EXERCISE: Only the lines from the start up to and including the line containing "# origin at" should be repeated, word for word.

RECORDED INFORMATION:
^^^^
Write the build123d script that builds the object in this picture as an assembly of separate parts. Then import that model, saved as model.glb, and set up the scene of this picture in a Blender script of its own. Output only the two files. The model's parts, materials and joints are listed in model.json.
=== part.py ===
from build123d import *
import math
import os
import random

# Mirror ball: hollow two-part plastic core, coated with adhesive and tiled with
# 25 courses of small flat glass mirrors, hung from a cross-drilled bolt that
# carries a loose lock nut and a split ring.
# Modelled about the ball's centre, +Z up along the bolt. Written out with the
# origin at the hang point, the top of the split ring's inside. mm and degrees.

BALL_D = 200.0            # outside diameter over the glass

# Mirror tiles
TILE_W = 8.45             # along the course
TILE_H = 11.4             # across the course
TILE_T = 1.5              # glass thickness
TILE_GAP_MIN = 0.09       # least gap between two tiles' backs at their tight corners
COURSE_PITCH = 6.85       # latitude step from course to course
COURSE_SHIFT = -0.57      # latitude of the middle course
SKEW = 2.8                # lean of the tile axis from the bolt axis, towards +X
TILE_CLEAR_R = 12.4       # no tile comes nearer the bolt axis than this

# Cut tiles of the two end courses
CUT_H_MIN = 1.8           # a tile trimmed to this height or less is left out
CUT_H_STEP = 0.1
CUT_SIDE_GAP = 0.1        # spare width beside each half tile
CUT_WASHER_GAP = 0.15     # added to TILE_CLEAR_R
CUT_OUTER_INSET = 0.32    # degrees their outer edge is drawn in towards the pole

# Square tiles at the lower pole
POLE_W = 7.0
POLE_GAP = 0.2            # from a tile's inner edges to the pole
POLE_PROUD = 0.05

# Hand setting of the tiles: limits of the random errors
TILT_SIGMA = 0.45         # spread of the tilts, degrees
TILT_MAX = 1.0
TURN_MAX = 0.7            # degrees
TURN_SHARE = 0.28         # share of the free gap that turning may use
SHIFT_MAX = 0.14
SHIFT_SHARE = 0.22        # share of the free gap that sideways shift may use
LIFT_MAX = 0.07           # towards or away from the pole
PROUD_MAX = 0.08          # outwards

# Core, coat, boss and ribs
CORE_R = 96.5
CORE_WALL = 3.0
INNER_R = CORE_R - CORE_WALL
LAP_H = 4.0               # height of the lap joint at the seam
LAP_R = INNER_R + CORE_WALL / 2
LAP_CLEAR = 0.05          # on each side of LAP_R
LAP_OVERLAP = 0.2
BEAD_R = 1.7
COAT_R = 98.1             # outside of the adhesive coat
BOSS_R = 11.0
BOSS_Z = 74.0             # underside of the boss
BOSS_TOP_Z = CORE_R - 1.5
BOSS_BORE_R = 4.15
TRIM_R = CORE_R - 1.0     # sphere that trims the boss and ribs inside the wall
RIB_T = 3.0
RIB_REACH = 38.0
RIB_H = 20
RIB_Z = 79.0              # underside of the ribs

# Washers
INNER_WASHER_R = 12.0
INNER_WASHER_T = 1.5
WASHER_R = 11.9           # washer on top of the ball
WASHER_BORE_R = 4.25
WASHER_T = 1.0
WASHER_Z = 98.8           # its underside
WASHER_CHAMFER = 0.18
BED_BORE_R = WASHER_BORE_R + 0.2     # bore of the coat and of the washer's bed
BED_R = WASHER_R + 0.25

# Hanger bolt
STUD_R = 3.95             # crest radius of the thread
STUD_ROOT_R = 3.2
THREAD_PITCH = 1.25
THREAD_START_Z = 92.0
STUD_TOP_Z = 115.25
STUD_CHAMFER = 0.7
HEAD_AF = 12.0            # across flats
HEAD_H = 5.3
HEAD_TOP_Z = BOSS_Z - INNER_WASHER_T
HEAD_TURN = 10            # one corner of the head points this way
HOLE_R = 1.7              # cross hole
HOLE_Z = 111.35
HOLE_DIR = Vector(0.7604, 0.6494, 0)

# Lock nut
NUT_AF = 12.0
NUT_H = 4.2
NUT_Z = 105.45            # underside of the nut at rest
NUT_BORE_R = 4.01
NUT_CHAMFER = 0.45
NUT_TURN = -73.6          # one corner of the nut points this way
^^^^
CORRECT ANSWER:
Write the build123d script that builds the object in this picture as an assembly of separate parts. Then import that model, saved as model.glb, and set up the scene of this picture in a Blender script of its own. Output only the two files. The model's parts, materials and joints are listed in model.json.
=== part.py ===
from build123d import *
import math
import os
import random

# Mirror ball: hollow two-part plastic core, coated with adhesive and tiled with
# 25 courses of small flat glass mirrors, hung from a cross-drilled bolt that
# carries a loose lock nut and a split ring.
# Modelled about the ball's centre, +Z up along the bolt. Written out with the
# origin at the hang point, the top of the split ring's inside. mm and degrees.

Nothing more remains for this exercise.